I was able to visit a local greenhouse this week with my daughter’s preschool class. (“My first fieldtrip!” she beamed. Truthfully it was a bit messy getting there, with the schedules and the moving pieces of our puzzle, but we did it.) I’ve driven by this particular farm countless times but had yet to stop. As the owner family led us on the tour, I was struck by how beautiful their life appeared, working together to grow foods that nourish and flowers that spread beauty. They took turns showing us different things, the mom, dad, and their grown daughter. It was clear this type of life is hard work and dirty. It require lots of forethought, and planning, patience and work. The daughter was probably in her 20s, both youthful and hardworking in her pigtails and Carhart’s, with a smattering of freckles. The mom, with her kindness and attention to both plants and people, the dad’s dutiful watering, the massive amounts of dirt that they moved with machines and the delicate seeds that they planted, all demonstrated a certain grace that made you feel like this was something truly special. It was hard work. Messy, beautiful, hard work.

Motherhood is not unlike that. It is messy, hard, beautiful work. You end up with dirt underneath your fingernails, in your hair, and on your shoes. You worry over your seedlings, you plan ahead and think to the future as you water and wait. You rise early and stay until the job is done. You, too, bring beauty to the earth. You are doing something hopeful and meaningful. You grow flowers of the people kind.
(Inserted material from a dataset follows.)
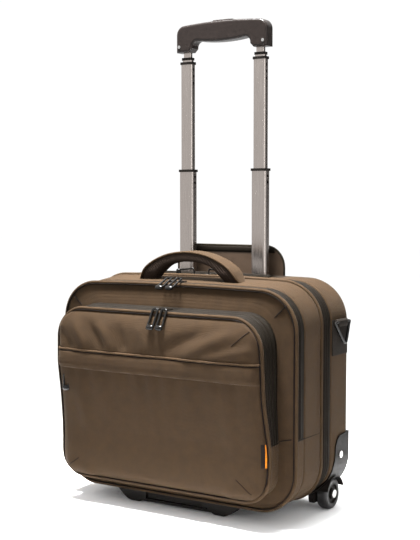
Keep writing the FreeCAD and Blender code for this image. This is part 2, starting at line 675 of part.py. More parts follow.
def make_carry_handle():
    """A padded strap in an arch, narrow at its feet so that it can tip."""
    foot = size("handle_foot")
    inside = size("handle_inner")
    top = size("handle_top")
    low = size("mid_top") + 8.5
    flank = size("handle_deep")
    middle = size("handle_y")

    def arch(half, crest, stations):
        rise = crest - low
        right = [V(half * across, 0, low + rise * up) for across, up in stations]
        left = [V(-spot.x, 0, spot.z) for spot in reversed(right[:-1])]
        curve = Part.BSplineCurve()
        curve.interpolate(right + left)
        return curve.toShape()

    outer = arch(foot, top, ((1, 0), (0.876, 0.33), (0.68, 0.61), (0.443, 0.85), (0.19, 0.975), (0, 1)))
    inner = arch(inside, top - size("handle_thick"), ((1, 0), (0.79, 0.45), (0.5, 0.84), (0.2, 0.98), (0, 1)))
    feet = [Part.makeLine(V(side * foot, 0, low), V(side * inside, 0, low)) for side in (-1, 1)]
    strap = Part.Face(Part.Wire(Part.__sortEdges__([outer, inner] + feet))).extrude(V(0, 2 * flank, 0))
    strap.translate(V(0, middle - flank, 0))
    waist = 4.0
    end = foot + 20
    side = [(-end, middle - waist, low - 1), (-end, middle - waist, low), (-end, middle - flank, low + 18),
            (-end, middle - flank, top + 2), (-end, middle + flank, top + 2), (-end, middle + flank, low + 18),
            (-end, middle + waist, low), (-end, middle + waist, low - 1)]
    whole = common("carry_whole", solid("carry_arch", strap), prism("carry_side", side, (2 * end, 0, 0)))
    wings = fuse("carry_wings", block("carry_wing_left", (-130, -60, 300), ("-handle_split", 60, 420)),
                 block("carry_wing_right", ("handle_split", -60, 300), (130, 60, 420)))
    node("carry_strap", common("carry_strap", whole, wings))
    node("carry_grip", cut("carry_grip", whole, wings))


def make_flap():
    back = size("flap_back")
    edges = [outline(y, size("flap_half"), size("main_top") + 1.3, size("flap_top"), 2, size("flap_corner"))
             for y in (back - size("flap_thick"), back)]
    node("well_flap", loft("well_flap", *edges))


# ---------------------------------------------------------------- zip sliders and pulls

def make_slider(name, place, reach, height):
    """A slider on its tape. Its bridge ends in an eye, reach ahead of its middle and height above its base."""
    base = Part.makeBox(11, 9, 2, V(-5.5, -4.5, 0))
    bridge = Part.makeBox(3, reach + 5, height - 0.4, V(-1.5, -reach - 2, 2))
    eye = Part.makeCylinder(1.1, 20, V(-10, -reach, height), V(1, 0, 0))
    shape = base.fuse(bridge).cut(eye)
    piece = solid("slider_" + name, shape)
    piece.Placement = place
    node("slider_" + name, piece)


def make_pull(name, place):
    """A pull that hangs from a pin through a slider's eye."""
    half = size("pull_half")
    end = 1.3 - size("pull_long")
    pin = Part.makeCylinder(0.8, 2 * half, V(-half, 0, 0), V(1, 0, 0))
    arms = [Part.makeBox(2, 2, 10.8, V(x, -1, -10)) for x in (-half, half - 2)]
    tab = Part.makeBox(2 * half, 2, 15, V(-half, -1, -24))
    window = Part.makeBox(3, 4, 8, V(-1.5, -2, -18.5))
    tail = Part.makeBox(2 * half - 2, 2, 15.5, V(1 - half, -1, end))
    barrel = Part.makeCylinder(1.25, 2 * half + 1, V(-half - 0.5, 0, end), V(1, 0, 0))
    shape = tab.fuse(arms + [tail, pin, barrel]).cut(window).removeSplitter()
    piece = solid("pull_" + name, shape)
    piece.Placement = place
    node("pull_" + name, piece)


def zip_set(name, frame, reach, height, droop):
    """A slider placed by frame, with its pull drooping towards the slider's front."""
    make_slider(name, frame, reach, height)
    hang = FreeCAD.Placement(V(0, -reach, height), FreeCAD.Rotation(V(1, 0, 0), -droop))
    make_pull(name, frame.multiply(hang))


def make_zips():
    front_y = size("pocket_front") + 6
    top = size("pocket_top") + 1.5
    for side, x in (("left", 3.0), ("right", 19.0)):
        zip_set("front_" + side, FreeCAD.Placement(V(x, front_y, top), FreeCAD.Rotation()), 8.5, 5.0, 29.5)
    mid_y = size("mid_front") + 9
    top = size("mid_top") + 3.2
    for side, x in (("left", -10.0), ("right", 8.0)):
        zip_set("mid_" + side, FreeCAD.Placement(V(x, mid_y, top), FreeCAD.Rotation()), 8.5, 5.0, 65.0)
    main_y = size("split") + 9
    top = size("main_top") + 0.5
    for side, x, way in (("left", -16.0, -90), ("right", 0.0, 90)):
        along = FreeCAD.Rotation(V(0, 0, 1), way)
        zip_set("main_" + side, FreeCAD.Placement(V(x, main_y, top), along), 6.0, 4.0, 84.0)
    facing = FreeCAD.Rotation(V(1, 0, 0), 90)
    face = FreeCAD.Placement(V(-164.0, size("panel_front") - 0.2, 207.0), facing)
    zip_set("pocket", lean_by().multiply(face), 5.0, 3.2, 90.0 + size("lean"))


make_rear()
make_corner_guard()
for wheel_side, wheel_sign in (("left", -1), ("right", 1)):
    make_wheel(wheel_side, wheel_sign)
    make_ring(wheel_side, wheel_sign)
make_axles()
make_ring_tabs()
make_base_tubes()
make_stages()
make_grip()
make_middle()
make_organiser()
make_front_panel()
make_carry_handle()
make_flap()
make_zips()
doc.recompute()

# ---------------------------------------------------------------- checks and export

for item in doc.Objects:
    if "Invalid" in item.State or "Error" in item.State:
        raise RuntimeError("%s did not compute: %s" % (item.Name, item.State))
for name, piece in NODES.items():
    if piece.Shape.isNull() or not piece.Shape.isValid() or not piece.Shape.Solids:
        raise RuntimeError("%s has no valid solid" % name)

os.makedirs("parts", exist_ok=True)
whole = FreeCAD.BoundBox()
for name, piece in NODES.items():
    piece.Shape.exportStep("parts/%s.step" % name)
    whole.add(piece.Shape.BoundBox)
print("%d nodes, %s" % (len(NODES), whole))
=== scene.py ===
import json
import math
import bmesh
import bpy
import numpy as np
from mathutils import Matrix, Vector, noise


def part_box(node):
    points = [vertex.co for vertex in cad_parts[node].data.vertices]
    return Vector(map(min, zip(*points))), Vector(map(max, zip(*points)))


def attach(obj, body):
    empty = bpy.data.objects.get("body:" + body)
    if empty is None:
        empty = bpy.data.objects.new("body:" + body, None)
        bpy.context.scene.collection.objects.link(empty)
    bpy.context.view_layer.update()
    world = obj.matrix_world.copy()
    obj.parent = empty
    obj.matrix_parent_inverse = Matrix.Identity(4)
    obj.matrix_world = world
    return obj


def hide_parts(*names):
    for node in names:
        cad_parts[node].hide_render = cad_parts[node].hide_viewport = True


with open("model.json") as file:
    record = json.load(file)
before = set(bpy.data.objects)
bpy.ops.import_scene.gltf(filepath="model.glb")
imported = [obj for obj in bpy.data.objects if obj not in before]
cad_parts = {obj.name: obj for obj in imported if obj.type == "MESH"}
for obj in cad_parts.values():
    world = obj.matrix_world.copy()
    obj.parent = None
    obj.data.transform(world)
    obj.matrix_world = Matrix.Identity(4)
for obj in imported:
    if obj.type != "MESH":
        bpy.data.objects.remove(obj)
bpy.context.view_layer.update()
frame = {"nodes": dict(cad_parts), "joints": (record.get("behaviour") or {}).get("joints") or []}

# Shapes below are worked out in millimetres in the CAD frame and scaled once, when a mesh is made.
MM = 0.001


def cad(node):
    """A CAD node's lowest and highest corners, in millimetres."""
    low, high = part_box(node)
    return low / MM, high / MM


# ------------------------------------------------------------------ sizes from the frame

REAR_LOW, REAR_HIGH = cad("rear_shell")
MID_LOW, MID_HIGH = cad("mid_shell")
TAPE_LOW, TAPE_HIGH = cad("mid_zip_tape")
BAND_LOW, BAND_HIGH = cad("rear_zip_band")
PANEL_LOW, PANEL_HIGH = cad("organiser_panel")
GUSSET_LOW, GUSSET_HIGH = cad("front_gusset")
FLAP_LOW, FLAP_HIGH = cad("well_flap")
BODY_HALF = REAR_HIGH.x
BODY_BASE = REAR_LOW.z
MID_TOP = PANEL_HIGH.z
MAIN_TOP = REAR_HIGH.z
MID_FRONT = PANEL_HIGH.y
SPLIT = MID_HIGH.y
POCKET_FRONT = -98.0
POCKET_HALF = 182.0
POCKET_LOW = 41.0
POCKET_TOP = 305.0
POCKET_CORNER = 46.0
POCKET_FOOT = 36.0
POCKET_FLARE = 7.0
CORNER_LOW = 60.0
CORNER_MID = 58.0
CORNER_MAIN = 62.0
CROWN = 3.0
WHEEL_SPACE = 28.6
WELL_LOW = (-116.0, 71.0)
WELL_HIGH = (116.0, 107.0)
# The soft pocket's sag at heights up it: how far its front edge lies back, and how far its sides bulge.
SAG_HEIGHTS = (41, 60, 80, 100, 120, 140, 160, 180, 200, 220, 280, 305)
SAG_BACK = (13.5, 13.0, 14.5, 15.6, 15.0, 12.0, 8.7, 5.4, 2.3, 0.2, -1.0, 0.0)
SAG_SIDE = (1.0, 4.0, 5.5, 6.2, 5.8, 4.5, 3.1, 2.2, 2.1, 2.6, 0.6, 0.0)


# ------------------------------------------------------------------ node materials

def new_material(name):
    material = bpy.data.materials.new(name)
    material.use_nodes = True
    tree = material.node_tree
    return material, tree, tree.nodes["Principled BSDF"]


def texture(tree, kind, scale, **settings):
    """A 3-D texture in object coordinates, with scale in repeats per metre."""
    coordinates = tree.nodes.new("ShaderNodeTexCoord")
    mapping = tree.nodes.new("ShaderNodeMapping")
    mapping.inputs["Scale"].default_value = scale if hasattr(scale, "__len__") else (scale,) * 3
    node = tree.nodes.new(kind)
    tree.links.new(coordinates.outputs["Object"], mapping.inputs["Vector"])
    tree.links.new(mapping.outputs["Vector"], node.inputs["Vector"])
    for key, value in settings.items():
        if key in node.inputs:
            node.inputs[key].default_value = value
        else:
            setattr(node, key, value)
    return node


def ramp(tree, source, low, high, start=0.3, end=0.7):
    """Maps a grey value between two colours."""
    node = tree.nodes.new("ShaderNodeValToRGB")
    node.color_ramp.elements[0].position = start
    node.color_ramp.elements[1].position = end
    node.color_ramp.elements[0].color = (*low, 1)
    node.color_ramp.elements[1].color = (*high, 1)
    tree.links.new(source, node.inputs["Fac"])
    return node


def math_node(tree, operation, first, second):
    node = tree.nodes.new("ShaderNodeMath")
    node.operation = operation
    for socket, value in zip(node.inputs, (first, second)):
        if isinstance(value, (int, float)):
            socket.default_value = value
        else:
            tree.links.new(value, socket)
    return node.outputs[0]


def bump(tree, shader, height, strength, distance):
    node = tree.nodes.new("ShaderNodeBump")
    node.inputs["Strength"].default_value = strength
    node.inputs["Distance"].default_value = distance
    tree.links.new(height, node.inputs["Height"])
    tree.links.new(node.outputs["Normal"], shader.inputs["Normal"])


def shade(colour, factor):
    return tuple(channel * factor for channel in colour)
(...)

Photo by Tom Ezzatkhah on Unsplash

Whatever part of motherhood you’re feeling today, the messy digging, the waiting, marveling at how your little seedlings have grown into blooming flowers, maybe even mourning one you lost, just honor that moment. It’s all a part of and connected to the life you have tended. Every gardener gets a little messy, and every gardener realizes that it’s completely worth it, even the tough parts. You just can’t let the messy parts get to you, let the dirt make you feel like a failure or that your life is less than beautiful. The messy is deeply connected to the beautiful; dirt makes the flowers possible. You can’t have flowers without dirt and you certainly can’t have children without a little mess.

Enjoy the beautiful flowers that you see on Mother’s Day and buy them for yourself if you have to. Remember that your dirt has made, and continues to make something beautiful grow. You understand what an honor it is to have a front row, dirty knees seat, to your children’s growth. It’s an incredible honor to be their mom, and watch them grow. In the middle of all the messy and imperfect.

Oh, and whenever you can, take that picture of your messy and your beautiful life. It’s so magically both.